1. Jean Jacques Rousseau. Emile, or On Education. Tr. Allan Bloom (Basic Books, New York, 1979) p. 369.

2. From the narrative of Klein's 1954 film "La Guerre de la Ligne et de la Couleur, on vers la Proposition Monochrome", quoted in Yves Klein, Sidra Stich (Stuttgart: Kantz verlag, 1994), p. 50.

3. See Sadie Plant, Zeros + Ones: Digital Women + the New Technoculture (London: Fourth Estate, 1997), for an account of the relation of early computer code to new textile technology in the 19th century. Plant poses textile metaphor as meta-technique for feminist critical technologies. Slade has also machine embroidered drawings after Courbet's Origin of the World (exhibited in Summer 2002 at the Or Gallery, Vancouver, in the group show "The Village").
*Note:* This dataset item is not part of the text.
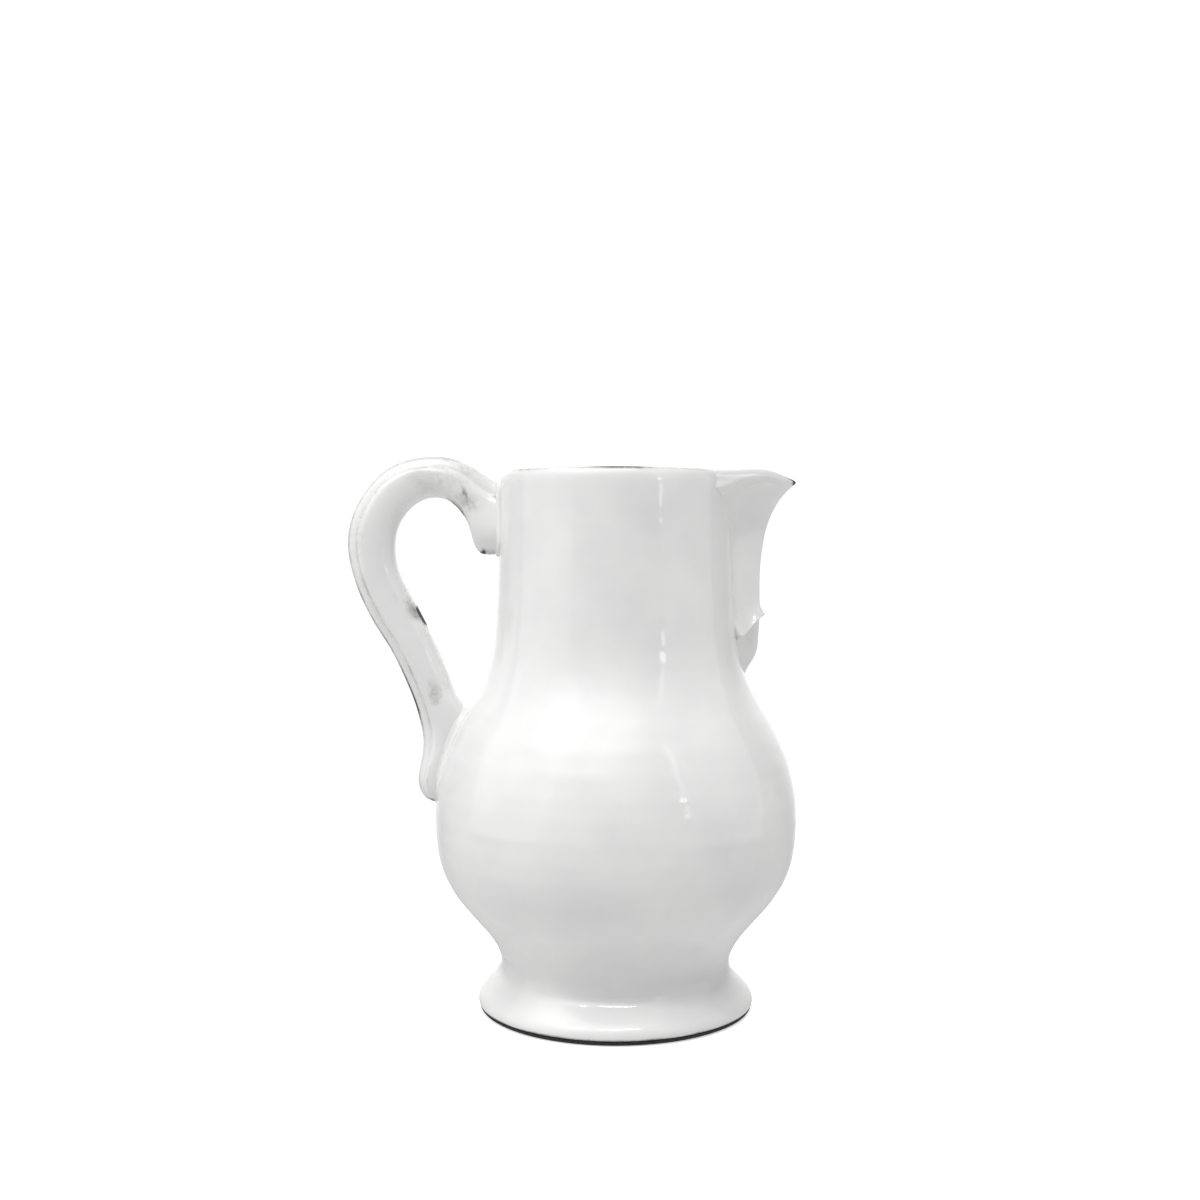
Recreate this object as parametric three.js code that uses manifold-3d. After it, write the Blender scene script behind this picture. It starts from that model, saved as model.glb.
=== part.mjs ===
// Water pitcher in white tin-glazed earthenware over dark clay.
// Millimetres, +Z up, standing on z = 0. The spout points to +X and the handle is on -X.
// Like the fired pot, it is an assembly of clay pieces made one by one and luted together
// with slip: a thrown body, a thrown foot, a beak spout and a strap handle.

import * as THREE from 'three';
import { mergeVertices } from 'three/addons/utils/BufferGeometryUtils.js';
import { LoftGeometry } from 'three/addons/geometries/LoftGeometry.js';
import Module from 'manifold-3d';

const wasm = await Module();
wasm.setup();

// ---- driving dimensions ----

const AXIS_X = 18.2;             // the throwing axis, off the middle of the whole pitcher
const GAP = 0.3;                 // clearance between pieces that touch
const SLIP = 2.2;                // thickness of the luting slip under spout and handle
const ROUND_STEPS = 48;          // facets round every thrown piece
const ACROSS = 90;               // wider than the spout, for the solids that cut it

const RIM_Z = 225.3;
const RIM_LIP = 1.8;             // radius of the rounded lip
const WALL = 5.2;                // thrown wall
const FLOOR_TOP_Z = 27.5;        // inside of the belly's floor
const BODY_BASE_Z = 20.6;        // underside of the thrown body
const FOOT_TOP_Z = 19.3;
const EDGE_Z = 2.0;              // height of the bare, unglazed standing edge

const HANDLE_WIDTH = 22;         // across the strap
const HANDLE_ROUND = 4;          // rounding of the strap's long edges
const SLIP_PROUD = 1.5;          // how far the slip shows round a handle's or spout's root
const SPOUT_WALL = 4.2;
const SPOUT_ROOT_X = 30;         // well inside the neck, where the spout's solids start
const SPOUT_BASE_Z = 138;        // below the tip of the tail
const SPOUT_RIM_Z = 225.2;
const CHANNEL_BASE_Z = 187;      // lowest point of the pouring channel

// Radius and height up the outside of the thrown body, from the waist to the lip.
const BODY_OUTLINE = [
  [47.8, BODY_BASE_Z], [50.2, 27], [56.6, 36], [65.6, 46.5], [73.1, 60], [75.5, 74],
  [75.4, 88], [72.1, 104], [65.1, 120], [56.5, 135], [51.6, 149], [49.8, 165],
  [49.0, 185], [48.7, 205], [48.5, RIM_Z - RIM_LIP],
];

// Radius and height of the flared foot, from the bare edge up to the waist.
const FOOT_OUTLINE = [
  [57.7, EDGE_Z + GAP], [57.7, 4], [56.1, 7.4], [51.9, 13], [48.6, 17], [47.7, FOOT_TOP_Z],
];
const FOOT_HOLLOW = [[39.5, FOOT_TOP_Z], [41.5, 12], [46, 6.5], [49.6, EDGE_Z + GAP]];

// Height, reach of the nose from the axis, and half angle of the root, up the spout.
const SPOUT_STATIONS = [
  { z: SPOUT_BASE_Z, nose: 53.6, half: 1.5 },
  { z: 142, nose: 55.0, half: 3 },
  { z: 148, nose: 58.6, half: 6 },
  { z: 156, nose: 60.1, half: 9 },
  { z: 164, nose: 60.6, half: 10 },
  { z: 174, nose: 60.6, half: 10 },
  { z: 184, nose: 60.8, half: 10.5 },
  { z: 194, nose: 61.9, half: 12 },
  { z: 202, nose: 63.6, half: 15.5 },
  { z: 208, nose: 65.9, half: 22 },
  { z: 214, nose: 69.5, half: 29 },
  { z: 220, nose: 75.0, half: 34.5 },
  { z: 227, nose: 81.6, half: 37.5 },
];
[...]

4. Laurence Sterne placed two 2 7/8" x 4 1/2" solid black ink rectangles at the end of Chapter 12, which narrates Yorick's death and commemoration, in the 1767 novel. In subsequent editions the black pages are often reduced in scale. Some of Slade's early embroidered monochrome work reduplicates the two black pages from the first edition.

5. See Fineman's essay "The Structure of Allegorical Desire", in The Subjectivity Effect in Western Literary Tradition (MIT Press, Cambridge and London, 1991) pp. 3-31.

6. See Roszika Parker, The Subversive Stitch: Embroidery and the Making of the Feminine (Routledge, London, 1989), and Mrs. Bury Palliser, History of Lace (1911, repr. Dover Books, New York, 1984).